2025: A Year of Change and Renewal

2025 has been a powerful reminder that change is the only constant in life (thanks, Heraclitus). Despite my best intentions to focus on advancing my career, depression, anxiety, and an overly demanding job had other plans — draining my energy and stealing my focus. On top of that, there was the looming uncertainty of when my employer would finally enforce a return-to-office policy, one that would require me to move to a significantly more expensive state without any increase in pay.

Fast forward to a month ago: everything shifted. I was faced with a decision — accept a severance package and leave, or continue pushing my stress levels to hold onto a job that felt like it was already on borrowed time. Needless to say, I chose the severance. It turned out to be one of the best decisions I’ve ever made, allowing me to walk away from a mountain of stress.

With unemployment on the horizon, I dove into the process of filing for benefits and began applying for new roles. Luckily, one of the local companies I had applied to before the severance reached out for an interview. I’m thrilled to share that this interview quickly led to a new position as a dedicated Solutions Architect.

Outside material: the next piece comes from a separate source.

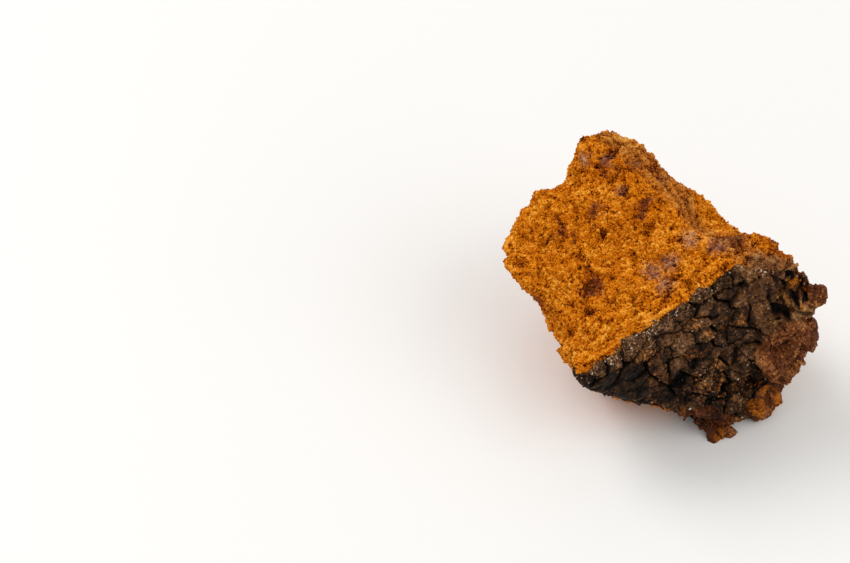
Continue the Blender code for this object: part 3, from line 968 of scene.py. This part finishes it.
def fungus_cork(name, crumb_weight):
    """Torn cork-like flesh: orange, with painted shade in its pits, mauve flecks and tan streaks."""
    material, tree, made = new_material(name, CORK_PATTERNS, ("pit", "tone", "mauve", "dark", "tan"))
    # pit darkens the pits and lightens the tops: painted shade and painted light.
    made["value"] = weigh(tree, made, 0.475, patches=0.5, blots=0.8, grains=1.0, stipple=0.8, pit=-0.5,
                          dark=-0.16, tone=crumb_weight)
    made["browner"] = weigh(tree, made, made["spots"], patches=-0.5, dark=0.26, pit=0.12)
    made["flecked"] = add(tree, "Math", {0: made["flecks"], 1: made["mauve"]}, operation="MULTIPLY")
    made["darker"] = weigh(tree, made, made["stipple"], blots=0.5, pit=-0.25)
    colour = add(tree, "ValToRGB", {"Fac": made["value"]}, stops=(
        (0.0, "481400"), (0.25, "843402"), (0.5, "bc6004"), (0.75, "e08414"), (1.0, "fcba48")))
    colour = tint(tree, made, colour, (
        ("browner", 0.50, 0.66, "3c160a", "84401c", "bc7844"),
        ("flecked", 0.22, 0.58, "4a2418", "8a563f", "c49478"),
        ("tan", 0.15, 0.8, "341a0c", "7e4f2c", "b98858"),
        ("darker", 0.45, 0.37, "200a02", "441a04", "743a10")))
    finish(tree, colour, weigh(tree, made, 0.5, grains=1.0, stipple=0.8), 0.9, 0.03)
    return material


flesh.data.materials.append(fungus_cork("torn_fungus_cork", 0.0))
loose_cork = fungus_cork("loose_fungus_cork", 0.3)
for piece in (top_crumbs, side_crumbs):
    piece.data.materials.append(loose_cork)
print("nodes in the flesh's material:", len(loose_cork.node_tree.nodes))

# %% [markdown]
# ## Weathered crust
# The crust isn't burnt, but it looks and breaks like charcoal: dried brittle by the weather, matt
# black-brown, with tiny facets. A few crumbs are painted pale grey as painted glints. Like charcoal it is
# no metal, with an IOR of 1.5. Its roughness runs from 0.4 on fresh facets to 1 in the dust, which also
# takes most of its gloss. Its patches are 9 mm wide, its blots 3 mm and its grains 0.9 mm. Its dust is
# finer than 0.1 mm, too fine to show, so the stipple for it is drawn as coarse as 0.5 mm. Over the
# black-brown lies a colour for each value that the mesh remembers, the strongest last. Some of them are
# painted light and shade: darker where the crust lies in shade, near-black in cracks and slots, golden on
# the ridges' crests and lighter on the tops of the fine ridges.

# %% The crust's material
CRUST_PATTERNS = {"patches": (9.0, 2.0), "blots": (3.0, 4.0), "grains": (0.9, 3.0), "stipple": (0.5, 1.0)}
# high, like the ridge weight in the value, lightens the tops of the fine ridges. On the torn end, where
# they stand out, this is painted light.
SHARES = (("dusty", "blots", 0.42, 0.58, "rim"), ("powdered", "grains", 0.47, 0.58, "golden"),
          ("high", "ridge", 0.35, 0.65, "torn"))  # a name, a pattern and its range, times a value


def weathered_crust(name, crumb_weight):
    """Dried, cracked crust: black-brown, with dust and bare brown breaks, and painted glints, highlights
    and shade.
    """
    material, tree, made = new_material(name, CRUST_PATTERNS, CRUST_VALUES[:-1] + ("tone",))
    # The painted shade value darkens the crust where it lies in shade.
    made["value"] = weigh(tree, made, 0.31, sooty=-0.22, by_edge=0.04, patches=0.5, blots=0.6, grains=1.4,
                          stipple=0.75, plate=0.3, tone=crumb_weight, ridge=0.3, rim=-0.12)
    # Painted glints: a few crust crumbs, more of them along the top edge, are painted pale grey as
    # highlights.
    made["painted_glint"] = weigh(tree, made, made["tone"], by_edge=0.045)
    for share, pattern, low, high, where in SHARES:
        patchy = add(tree, "MapRange", {"Value": made[pattern], "From Min": low, "From Max": high})
        made[share] = add(tree, "Math", {0: patchy, 1: made[where]}, operation="MULTIPLY")
    colour = add(tree, "ValToRGB", {"Fac": made["value"]}, stops=(
        (0.0, "120702"), (0.3, "331f0f"), (0.5, "56371f"), (0.75, "7c5739"), (1.0, "b08a66")))
    colour = tint(tree, made, colour, (
        # Painted shade: darker brown-black where the crust lies in shade.
        ("sooty", 0.0, 0.9, "070301", "291a10", "6a4c34"),
        ("dusty", 0.5, 1.3, "201004", "6a4420", "b8874c"),
        ("powdered", 0.1, 0.7, "2a1304", "7c4618", "dc9850"),
        ("torn", 0.2, 1.2, "1a0c06", "583722", "a0764c"),
        ("bare", 0.1, 0.6, "240c04", "6c3819", "c08048"),
        # Painted light: lighter tan on the tops of the fine ridges at the torn end.
        ("high", 0.1, 0.9, "2a1509", "6a4426", "b48450"),
        ("tan", 0.15, 0.7, "341a0c", "7a4c2b", "b98858"),
        # Painted highlight: golden on the crests of the placed ridges.
        ("crest", 0.3, 0.9, "3a1c06", "8c5420", "d8984c"),
        ("orange", 0.2, 0.6, "361400", "a4580a", "f0a038"),
        # Painted shade: near-black in cracks, grooves, slots and troughs, kept under the name crack.
        ("crack", 0.1, 0.6, "030100", "080402", "120a05"),
        # Painted highlight: pale grey glints on a few crumbs.
        ("painted_glint", 0.955, 0.98, "4c4238", "8c8072", "d8ccbc")))
    roughness = add(tree, "MapRange", {"Value": made["grains"], "From Min": 0.3, "From Max": 0.7,
                                       "To Min": 0.4})
    finish(tree, colour, weigh(tree, made, 0.5, grains=1.0, blots=0.5, stipple=0.5), roughness, 0.12)
    return material


crust.data.materials.append(weathered_crust("weathered_fungus_crust", 0.0))
crust_crumbs.data.materials.append(weathered_crust("loose_fungus_crust", 0.8))
print("nodes in the crust's material:", len(crust.data.materials[0].node_tree.nodes))

# %% [markdown]
# ## Floor
# The chunk stands on pale card, which is matt and nearly white. It only catches the shadow, so one colour
# is enough.

# %% Floor
bpy.ops.object.select_all(action="DESELECT")
bpy.ops.mesh.primitive_plane_add(size=4.0, location=(0.0, 0.0, 0.0))
floor = bpy.context.active_object
floor.name = "floor"
card = bpy.data.materials.new("matt_pale_card")
card.use_nodes = True
net = card.node_tree
connect(net, net.nodes["Principled BSDF"], {"Base Color": linear("f5f4f2")})
floor.data.materials.append(card)
print("floor:", [round(v, 1) for v in floor.dimensions], "m")

# %% [markdown]
# ## Light
# A large lamp behind on the left stands for a window and gives the soft shadow in front on the right. A
# weaker one fills in the crust, and a pale world does the rest. The view transform is set to Standard,
# because the default one greys strong oranges and dark browns.

# %% Lamps (place, size in metres, watts), world and view
LOOK_AT = Vector((0.0, 0.0, 0.02))
LAMPS = (("window light", (-1.33, 0.84, 1.47), 1.26, 24.2), ("fill light", (0.9, -0.6, 0.9), 1.4, 7.6))

for name, place, size, power in LAMPS:
    lamp = bpy.data.lights.new(name, "AREA")
    lamp.size, lamp.energy = size, power
    light = link(name, lamp)
    light.location = place
    light.rotation_euler = (LOOK_AT - Vector(place)).to_track_quat("-Z", "Y").to_euler()
    print(name + ":", power, "W")
world = bpy.data.worlds.new("pale room")
bpy.context.scene.world = world
world.use_nodes = True
sky = world.node_tree
connect(sky, sky.nodes["Background"], {"Color": linear("fffefc"), "Strength": 0.585})
bpy.context.scene.view_settings.view_transform = "Standard"

# %% [markdown]
# ## Camera
# The camera looks down at 45 degrees from the front, from half a metre away. Its long lens keeps the
# chunk's far side nearly as large as its near side.

# %% Camera
camera = link("camera", bpy.data.cameras.new("camera"))
camera.data.lens, camera.data.sensor_width = 85.0, 36.0
camera.location = (-0.05812, -0.35787, 0.38575)
camera.rotation_euler = (math.radians(45.0), 0.0, 0.0)
bpy.context.scene.camera = camera
print("camera:", round(camera.location.length, 2), "m away")

# %% [markdown]
# ## The end
# The dressed chunk is finished.

# %% Finish
print("done")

Now in week three of my new role, I’m absolutely loving it! Things have been relatively calm so far, but I fully expect the pace to pick up — and I’m ready for it. I’m finally working on projects where I can see real progress and play a direct role in shaping outcomes. There’s also a ton of new material to learn, which I’m genuinely excited about. Most importantly, I no longer have to constantly micromanage my time.

On top of all that, I recently renewed my AWS Certified Solutions Architect Associate certification and have started working toward my AWS Certified AI Practitioner credential. While I stay cautious about AI integration and the way GenAI is being handled, I can clearly see its potential. It’s time to dive in and learn everything I can.

2025, New Year, New Plans

It’s been a while. Not something I’m particularly happy about, but life doesn’t always go as planned. Our minds also have an amazing ability to complicate our lives, both intentionally and unintentionally. Over the past couple years, I’ve been working on a lot of self-discovery and self-reflections to better understand myself.

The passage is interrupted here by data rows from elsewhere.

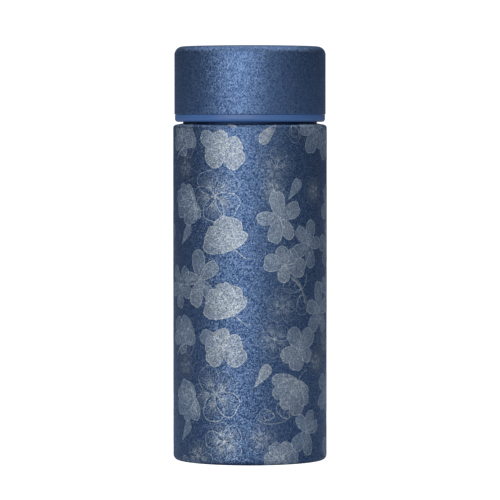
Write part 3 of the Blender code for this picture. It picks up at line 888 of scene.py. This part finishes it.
def print_mesh(points, triangles, ink, tone, material):
    """Wraps the flat inked triangles round the shell."""
    used, triangles = np.unique(triangles, return_inverse=True)
    triangles = triangles.reshape(-1, 3)
    verts, normals = [], []
    for u, v in points[used]:
        r, z, normal_r, normal_z = shell_point(v)
        r, z = r + PRINT_LIFT * normal_r, z + PRINT_LIFT * normal_z
        x, y = math.sin(u / BODY_R), -math.cos(u / BODY_R)
        verts.append((MM * r * x, MM * r * y, MM * z))
        normals.append((normal_r * x, normal_r * y, normal_z))
    mesh = bpy.data.meshes.new("blossom_print")
    mesh.from_pydata(verts, [], triangles.tolist())
    for name, values in (("ink", ink), ("tone", tone)):
        mesh.attributes.new(name, "FLOAT", "FACE").data.foreach_set("value", values.astype(np.float32))
    mesh.shade_smooth()
    mesh.normals_split_custom_set_from_vertices(normals)
    made = put_in_scene("blossom_print", mesh, material)
    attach(made, "bottle")


# ---------------------------------------------------------------- bottle


def arc(centre, radius, start_deg, end_deg, steps):
    angles = np.radians(np.linspace(start_deg, end_deg, steps + 1))
    return [(centre[0] + radius * math.cos(a), centre[1] + radius * math.sin(a)) for a in angles]


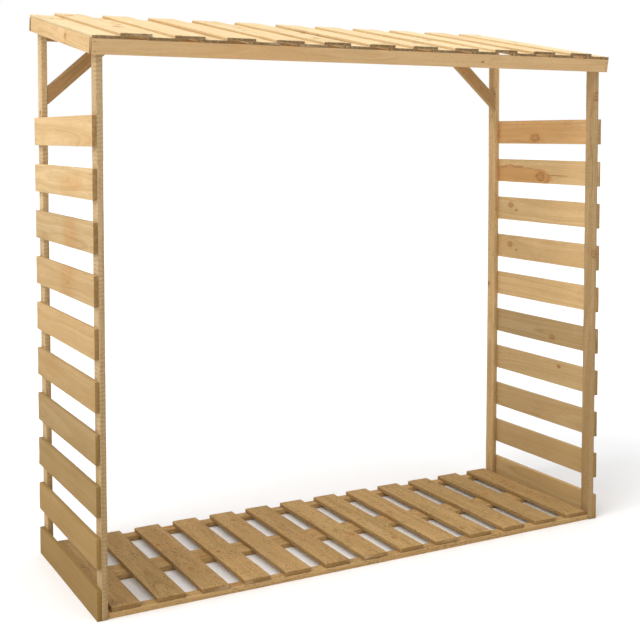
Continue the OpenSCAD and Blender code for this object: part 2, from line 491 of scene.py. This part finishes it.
# What sets a slat apart: tone, warmth, knots and heartwood. A long, thin knot is a drying check.
# Most right slats are made lighter as painted light, against the roof's shade on their inner faces.
slat_features = {
    "left_slat_10": dict(tone_and_painted_light=0.4),
    "left_slat_09": dict(tone_and_painted_light=-0.3, heart=(0.42, 0.040, 0.13, 0.030, 0.48), warmth=-0.3),
    "left_slat_08": dict(tone_and_painted_light=-0.4, heart=(0.39, 0.045, 0.07, 0.11, 0.5), warmth=0.2),
    "left_slat_07": dict(heart=(0.36, 0.045, 0.07, 0.11, 0.5), warmth=0.8),
    "left_slat_06": dict(warmth=1.1),
    "left_slat_05": dict(warmth=0.8, heart=(0.15, 0.05, 0.10, 0.03, 0.3)),
    "left_slat_04": dict(tone_and_painted_light=-0.5),
    "left_slat_03": dict(warmth=-1.2),
    "right_slat_10": dict(tone_and_painted_light=1.2, knots=((0.354, 0.0225, 0.013, 1.9),), warmth=0.9,
                          heart=(0.48, 0.030, 0.36, 0.062, 0.55)),
    "right_slat_09": dict(tone_and_painted_light=2.0, knots=((0.321, 0.026, 0.015, 1.6), (0.215, 0.032, 0.0013, 38)),
                          warmth=0.1, heart=(0.50, 0.022, 0.23, 0.040, 0.64)),
    "right_slat_08": dict(knots=((0.499, 0.0595, 0.009, 1.3), (0.466, 0.0415, 0.0035, 1.8)), tone_and_painted_light=1.6),
    "right_slat_07": dict(knots=((0.503, 0.055, 0.009, 1.3), (0.464, 0.035, 0.0035, 1.2)), tone_and_painted_light=1.6),
    "right_slat_06": dict(tone_and_painted_light=1.4),
    "right_slat_05": dict(knots=((0.24, 0.025, 0.009, 1.4),), tone_and_painted_light=-0.9),
    "right_slat_04": dict(tone_and_painted_light=0.2, knots=((0.20, 0.070, 0.005, 1.6),)),
    "right_slat_03": dict(tone_and_painted_light=0.0),
    "right_slat_02": dict(tone_and_painted_light=0.6),
    "right_slat_01": dict(tone_and_painted_light=1.6),
}
for side in ("left", "right"):
    for number in range(1, slat_count + 1):
        node_name = f"{side}_slat_{number:02d}"
        low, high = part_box(node_name)
        size = (high.y - low.y, high.z - low.z, high.x - low.x)
        nails = [(a, b) for a in (post_depth / 2, size[0] - post_depth / 2)
                 for b in (nail_margin, size[1] - nail_margin)]
        if side == "left":
            start, along, seed = (high.x, high.y, low.z), (0, -1, 0), 100 + number
        else:
            start, along, seed = low, (0, 1, 0), 200 + number
        features = slat_features.get(node_name, {})
        board = sawn_board(start, along, (0, 0, 1), size, seed, nails=nails, **features)
        wooden_piece(node_name, [board], slat_woods[side])


# ---- Rail and corner braces --------------------------------------------------------------
# A rough batten joins the rear posts under the roof, and two short braces, cut at an angle,
# stiffen the corners below it.

brace_wood = softwood("brace_softwood", (0.48, 0.30, 0.14), (0.37, 0.215, 0.088), (0.21, 0.11, 0.042))
low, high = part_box("rear_rail")
size = (high.x - low.x, high.z - low.z, high.y - low.y)
# The rail's low tone is painted shade, as it stands in the shade under the roof.
rail = sawn_board((low.x, high.y, low.z), (1, 0, 0), (0, 0, 1), size, 70, tone_and_painted_light=-1.5,
                  knots=((0.5, 0.02, 0.008, 1.3), (1.2, 0.05, 0.009, 1.5)))
wooden_piece("rear_rail", [rail], brace_wood)

brace_angle = math.radians(41)
brace_width = 0.045
for number, (node_name, side, tone_and_painted_light) in enumerate((("left_brace", 1, -0.6), ("right_brace", -1, 0.7))):
    low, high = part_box(node_name)
    post_x = low.x if side > 0 else high.x
    along = (side * math.cos(brace_angle), 0, math.sin(brace_angle))
    across = (-side * math.sin(brace_angle), 0, math.cos(brace_angle))
    near_y = high.y if side > 0 else low.y
    size = ((high.z - low.z) / math.sin(brace_angle), brace_width, high.y - low.y)
    brace = sawn_board((post_x, near_y, low.z), along, across, size, 80 + number, tone_and_painted_light=tone_and_painted_light,
                       foot=lambda b: b * math.tan(brace_angle), head=lambda b: -b / math.tan(brace_angle))
    wooden_piece(node_name, [brace], brace_wood)


# ---- Roof frame --------------------------------------------------------------------------
# Four rough-sawn fascia boards on edge form a frame round the tops of the posts, square to the
# slope. The front and rear boards run past the ends of the side ones and are nailed to them.

fascia_wood = softwood("fascia_softwood", (0.73, 0.505, 0.265), (0.60, 0.39, 0.185), (0.40, 0.235, 0.09),
                       saw_pitch=0.006, saw_depth=0.35)
fascia_thickness = 0.020
fascia_height = 0.045
up_slope = Vector((0, math.cos(roof_slope), math.sin(roof_slope)))
off_slope = Vector((0, -math.sin(roof_slope), math.cos(roof_slope)))
low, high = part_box("front_fascia")
eaves = Vector((low.x, high.y, low.z + fascia_thickness * math.sin(roof_slope)))
roof_width = high.x - low.x
low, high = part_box("left_fascia")
fascia_run = (high.y - low.y - fascia_height * math.sin(roof_slope)) / math.cos(roof_slope)
end_nails = [(a, b) for a in (fascia_thickness / 2, roof_width - fascia_thickness / 2)
             for b in (0.25 * fascia_height, 0.75 * fascia_height)]
cross_size = (roof_width, fascia_height, fascia_thickness)
front = sawn_board(eaves, (1, 0, 0), off_slope, cross_size, 90, nails=end_nails, tone_and_painted_light=-0.7, warmth=1.3,
                   knots=((1.345, 0.02, 0.0028, 1.4),), heart=(0.53, 0.02, 0.24, 0.06, 0.25))
wooden_piece("front_fascia", [front], fascia_wood)
rear_top = eaves + up_slope * fascia_run + off_slope * fascia_height
rear = sawn_board(rear_top, (1, 0, 0), -off_slope, cross_size, 91, nails=end_nails,
                  knots=((0.42, 0.025, 0.007, 1.5), (1.1, 0.012, 0.006, 1.3)))
wooden_piece("rear_fascia", [rear], fascia_wood)
side_size = (fascia_run, fascia_height, fascia_thickness)
post_nails = [(0.030, 0.5 * fascia_height), (fascia_run - 0.035, 0.5 * fascia_height)]
left_top = eaves + Vector((fascia_thickness, 0, 0)) + off_slope * fascia_height
left = sawn_board(left_top, up_slope, -off_slope, side_size, 94, nails=post_nails, tone_and_painted_light=0.4,
                  knots=((0.24, 0.018, 0.008, 1.2),), heart=(0.24, 0.034, 0.014, 0.022, 0.4))
wooden_piece("left_fascia", [left], fascia_wood)
right = sawn_board(eaves + Vector((roof_width - fascia_thickness, 0, 0)), up_slope, off_slope, side_size, 95,
                   nails=post_nails, knots=((0.41, 0.022, 0.008, 1.4),))
wooden_piece("right_fascia", [right], fascia_wood)


# ---- Roof boards -------------------------------------------------------------------------
# Thin sawn boards run down the slope in two layers, nailed to the front and rear fascias. The
# upper boards cover the gaps between the lower ones, board on board.

roof_wood = softwood("roof_softwood", (0.87, 0.70, 0.43), (0.79, 0.60, 0.335), (0.50, 0.31, 0.125),
                     dirt=0.05, end_grain_and_edge_shade_colour=(0.12, 0.058, 0.017), levels=(0.98, 1.08))
roof_count = 12
roof_board_width = 0.096
roof_board_thickness = 0.009
roof_run = fascia_run + 2 * fascia_thickness
roof_pitch = (roof_width - roof_board_width) / (roof_count - 1)
size = (roof_run, roof_board_width, roof_board_thickness)
roof_nails = [(a, b) for a in (fascia_thickness / 2, roof_run - fascia_thickness / 2)
              for b in (nail_margin, roof_board_width - nail_margin)]
for layer, (node_name, count, first) in enumerate((("roof_lower_boards", roof_count, 0.0),
                                                   ("roof_upper_boards", roof_count - 1, roof_pitch / 2))):
    boards = []
    foot = eaves - up_slope * fascia_thickness + off_slope * (fascia_height + layer * roof_board_thickness)
    for number in range(count):
        seed = 500 + 50 * layer + number
        start = foot + Vector((first + number * roof_pitch + roof_board_width, 0, 0))
        # The roof boards' narrow faces get painted shade along their joints.
        boards.append(sawn_board(start, up_slope, (-1, 0, 0), size, seed + 200, nails=roof_nails, bow=0.0008,
                                 tone_and_painted_light=0.9, edge_shade=0.35,
                                 knots=scattered_knots(seed, size[0], size[1], 3, largest_knot)))
    wooden_piece(node_name, boards, roof_wood)


# ---- Studio ------------------------------------------------------------------------------
# A plain pale floor under a plain pale sky, with soft light, mostly from above and from the left.
# The camera stands in front of the store and to its left, at chest height.

floor_mesh = bpy.data.meshes.new("studio_floor")
reach = 60.0
floor_mesh.from_pydata([(-reach, -reach, 0), (reach, -reach, 0), (reach, reach, 0), (-reach, reach, 0)], [],
                       [(0, 1, 2, 3)])
floor = bpy.data.objects.new("studio_floor", floor_mesh)
bpy.context.scene.collection.objects.link(floor)
floor_paint = bpy.data.materials.new("studio_floor_paint")
floor_paint.use_nodes = True
floor_shader = floor_paint.node_tree.nodes["Principled BSDF"]
floor_shader.inputs["Base Color"].default_value = (0.93, 0.93, 0.93, 1)
floor_shader.inputs["Roughness"].default_value = 0.9
floor_shader.inputs["Specular IOR Level"].default_value = 0.1
floor_mesh.materials.append(floor_paint)

world = bpy.data.worlds.new("studio_sky")
bpy.context.scene.world = world
world.use_nodes = True
sky, sky_links = world.node_tree.nodes, world.node_tree.links
seen = sky["Background"]
seen.inputs["Color"].default_value = (1, 1, 1, 1)
seen.inputs["Strength"].default_value = 1.0
lit = sky.new("ShaderNodeBackground")
lit.inputs["Color"].default_value = (0.95, 0.97, 1.0, 1)
lit.inputs["Strength"].default_value = 0.55
path = sky.new("ShaderNodeLightPath")
choose = sky.new("ShaderNodeMixShader")
sky_links.new(path.outputs["Is Camera Ray"], choose.inputs[0])
sky_links.new(lit.outputs[0], choose.inputs[1])
sky_links.new(seen.outputs[0], choose.inputs[2])
sky_links.new(choose.outputs[0], sky["World Output"].inputs["Surface"])


def sun_light(name, strength, angle, toward, colour=(1, 1, 1)):
    lamp = bpy.data.lights.new(name, "SUN")
    lamp.energy = strength
    lamp.angle = math.radians(angle)
    lamp.color = colour
    holder = bpy.data.objects.new(name, lamp)
    holder.rotation_mode = "QUATERNION"
    holder.rotation_quaternion = Vector(toward).to_track_quat("-Z", "Y")
    bpy.context.scene.collection.objects.link(holder)


sun_light("key", 1.85, 45, (0.85, 0.2, -0.82), (1.0, 0.985, 0.96))
sun_light("top", 1.2, 90, (0.05, 0.1, -1.0))

camera = bpy.data.cameras.new("camera")
camera.sensor_fit = "VERTICAL"
camera.sensor_height = 36
camera.sensor_width = 28.5
camera.lens = 64.17
camera.shift_y = -0.1875
camera_place = bpy.data.objects.new("camera", camera)
camera_place.location = (-1.9165, -3.45, 1.4026)
yaw, pitch = math.radians(28.52), math.radians(3.21)
look = Vector((math.sin(yaw) * math.cos(pitch), math.cos(yaw) * math.cos(pitch), -math.sin(pitch)))
camera_place.rotation_mode = "QUATERNION"
camera_place.rotation_quaternion = look.to_track_quat("-Z", "Y")
bpy.context.scene.collection.objects.link(camera_place)
bpy.context.scene.camera = camera_place
bpy.context.scene.view_settings.view_transform = "Standard"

With some much needed therapy, I’ve come to better understand how my mind works. Therapy has helped explain why I keep producing all these plans about what I want to do. I start them all but never finish them. Confirmed it isn’t ADHD, but I’ve had complications in my life that have effected my executive functions. TLDR, I love to start new things and overwhelm myself to the point I’m not capable of focusing on anything. Now that I’m working on myself, it’s time to start rethinking my approaches to my own personal development.

So yeah, I have a lot of projects I’d love to work on. I need to start limiting myself and focus on fewer projects/tasks at a time. Seems obvious, but that’s now how my brain wanted to work all this time. With that, I’m going to focus on one professional and one personal goal.

My current professional goal, finally get an AWS Certified Solutions Architect Professional certificate. Going to focus on fine tuning my skills to be an AWS Solutions Architect.

My current personal goal, learn Godot and finally start making some video games as a hobby.

Additionally, I will document hurdles I come across while working on these tasks. For example, I will document learning how to setup SSH with GitHub. There is no end of online guides, and I always find myself needing to reference several guides. They all seem to miss something important. Dual intention with this, record the steps for my future reference and share them for other in case it helps. This will be a continuing goal, so it will be a long term goal.

With that, time to get started!

Ever Evolving

Something I try my best to embrace and keeping looking towards is to constantly evolve. While have loose ideas about what I want to document, I’ve been constantly changing my mind and making tweaks to this sight.

Well, it’s time to evolve once again. While I have been continuing to try and define myself as a programmer/developer, I’ve been finalizing what elements I want to focus on. Technology is ever expanding, but if I can’t find some amount of focus, I’ll have a much more difficult time finding my place.

On that note, I am planning to focus my attention towards C#, .NET, HTML5/CSS, SQL, and GIT. While quite a nice spread of tech, all of these work hand-in-hand. Not required, but all things I’m already familiar with, but lacking expertise. With this, I plan on updating this blog once again to help track my individual projects.

Just a quick teaser, one of these projects is I’m working on my own Discord bot written in C#. Also mulling the idea of my own site I build from scratch using ASP.NET Core Bazor.

Personal Pitfalls

So my last update mentions I need to work on my CSS. Problem is, I still need to pull my style sheets off the server to start scrubbing through them. This has to be my biggest personal pitfall. Fortunately, I don’t have this problem at work. However, by the time I’m done with work, I can’t say I’m always that eager to jump straight into another project. Typically, I hop on my computer with the intention of being productive, then I open Steam.

The unfortunate part about this is that I really want to work on this. Thinking I need to start setting up blocks of time to just start chipping away at this. Setup my own Agile workflow. Oh crap, another pitfall as I’m typing. Thinking of a new project while still needing to work on my current one. Focus, need to focus.